18 Things That All High School Newspaper Staffers Will Understand

    As told by the seminal MTV hit, The Paper.

    1. You quickly learned how to balance taking notes and carrying on an actual conversation at the same time.

    2. If you were an editor, you did whatever you could to get writers on your good side (and GET THEIR STORIES IN ON DEADLINE).

    3. And if you were just a writer, you couldn't handle your editor's constant nagging about deadlines.

    4. For fleeting moments, you believed you were a journalist on the verge of informing — and thereby changing — the world.

    5. Seriously — you had visions of yourself as the next Tom Brokaw or Diane Sawyer.

    6. But the constant look of worry on your advisor's face reminded you that you had a long way to go.

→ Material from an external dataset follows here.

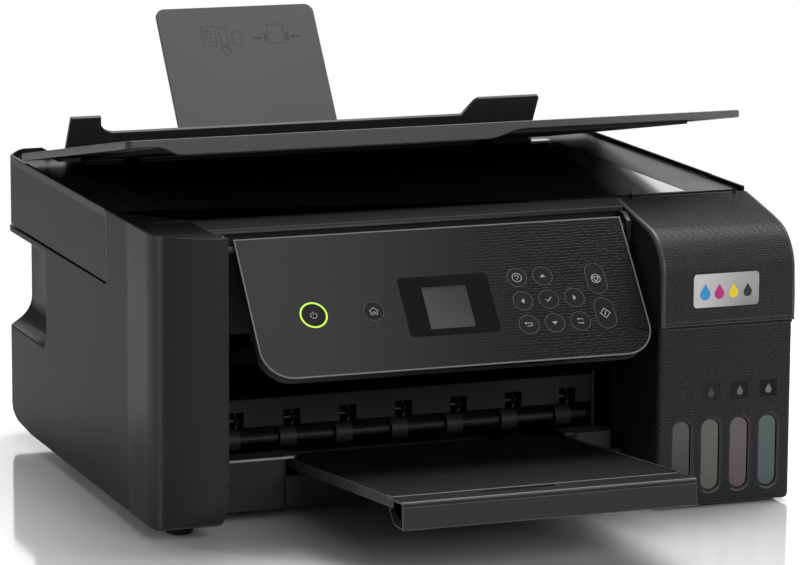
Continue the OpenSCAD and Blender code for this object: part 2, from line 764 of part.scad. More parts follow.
module main_board() {
  z = 29.6;
  color("#2f5d3a") placed() {
    span(board_x, board_y, [z, z + 1.6]);
    for (x = [board_x[0] + 4, board_x[1] - 4], y = [board_y[0] + 6, board_y[1] - 6]) translate([x, y, floor_z]) cylinder(h = z - floor_z, r = 3, $fn = 24);
    // controller chip, capacitors and the data port
    span([port_x - 14, port_x + 2], [board_y[0] + 23, board_y[0] + 39], [z + 1.6, z + 3]);
    for (i = [0:2]) translate([port_x + 14, board_y[0] + 20 + 12 * i, z + 1.6]) cylinder(h = 10, r = 4, $fn = 24);
    difference() {
      span([port_x - 7, port_x + 7], [case_d - 23, case_d - 0.5], [z + 1.6, z + 14]);
      span([port_x - 5, port_x + 5], [case_d - 9, case_d], [z + 4, z + 12]);
    }
  }
}

// ---------------------------------------------------------------- rear paper feed

// frame on the sloping feed plane: x across, y out of the plane to the back, z up the slope
module on_feed() {
  translate([feed_x, feed_y, feed_z]) rotate([-feed_lean, 0, 0]) children();
}

plate_top = -5;     // top edge of the paper plate along the slope
plate_low = -116;   // bottom edge
plate_back = -slack - support_t / 2;

module rear_feed_housing() {
  foot_z = back_z + slack;
  d = guard_y + 1;
  foot_y = case_d + 3;
  end_profile = [[d - 19.5, foot_z], [d - 19.5, lift_axis[1] + 2], [d - 10, rim_z - 1.5], [d - 5, rim_z + 0.4],
    [d + 3, rim_z + 0.4], [d + 7, rim_z - 5], [d + 27, rim_z - 5], [d + 32, rim_z - 10], [d + 32, 138], [foot_y, foot_z]];
  color(charcoal) placed() {
    difference() {
      union() {
        for (s = [-1, 1]) scale_x(s) along_x(lug_x) polygon(end_profile);
        // back wall that closes the feed behind the sliding support
        along_x([-lug_x[0], lug_x[0]])
          polygon([[d + 27, rim_z - 5], [d + 32, rim_z - 10], [d + 32, 138], [foot_y, foot_z], [case_d - wall, foot_z],
            [case_d - wall, foot_z + 3], [d + 29.5, 140], [d + 29.5, rim_z - 11], [d + 26, rim_z - 7.5]]);
        // bar in front of the paper, under the guard
        along_x([-lug_x[0], lug_x[0]])
          polygon([[d - 10, 160], [d - 7, 160], [d - 5.4, rim_z - 6.6], [d - 7.6, rim_z - 5.6]]);
        on_feed() {
          // paper plate with a turned-out bottom edge
          span([-plate_w / 2, plate_w / 2], [plate_back - plate_t, plate_back], [plate_low, plate_top]);
          span([-plate_w / 2, plate_w / 2], [plate_back - 14, plate_back], [plate_low - 2, plate_low]);
          // webs that tie the plate to the end walls
          for (x = [-lug_x[0] - feed_x, plate_w / 2 - 2, -plate_w / 2, lug_x[0] - feed_x - 2])
            span([x, x + 2], [plate_back - plate_t, plate_back + 8], [-60, -20]);
          for (s = [-1, 1]) span(s < 0 ? [-lug_x[0] - feed_x, -plate_w / 2 + 1]
            : [plate_w / 2 - 1, lug_x[0] - feed_x], [plate_back - plate_t, plate_back], [-60, -20]);
          // runners that carry the sliding support
          for (s = [-1, 1]) scale_x(s) {
            span([support_w / 2 + slack, support_w / 2 + 3], [plate_back, support_t / 2 + slack + 2], [plate_low, plate_top]);
            span([support_w / 2 - 4, support_w / 2 + 3], [support_t / 2 + slack, support_t / 2 + slack + 2],
              [plate_low, plate_top]);
          }
        }
      }
      for (s = [-1, 1]) scale_x(s) {
        rod([lug_x[0] - 1, lug_x[1] + 1], lift_axis, pin_r + run_fit);
        rod([lug_x[0] - 1, lug_x[1] - 1.5], guard_axis, 1.8 + run_fit);
      }
      // slots that the edge guides slide in
      on_feed() span([-plate_w / 2 + 2.5, plate_w / 2 - 2.5], [plate_back - plate_t - 1, plate_back + 1], [-52, -48]);
    }
  }
}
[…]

    7. Your newsroom always seemed to attract peers who joined just because they thought it "looked good," leading to numerous article disasters.

    8. You made it seem like editors' meetings were a HUGE deal, but really you spent ten minutes talking about the next issue and then just hung out.

    9. It was super annoying when people pressed you to make edits — especially when they didn't even proofread in the first place.

    10. Layout was the ultimate struggle.

    11. And InDesign was the bane of your existence.

    12. When a deadline was coming up, everything else took a backseat.

    13. You had to make sure to get the PDF to the printer on time so that you didn't miss a deadline.

    14. As an editor, you were always anxious as the issue date neared.

    15. Distribution duty was the worst.

    16. It felt like no matter what kinds of stunts you pulled, people would still ignore you.

    17. There was no worse feeling than spotting a typo after publishing.

    18. But, no matter how much you struggled putting it together, there was nothing better than seeing someone reading your work.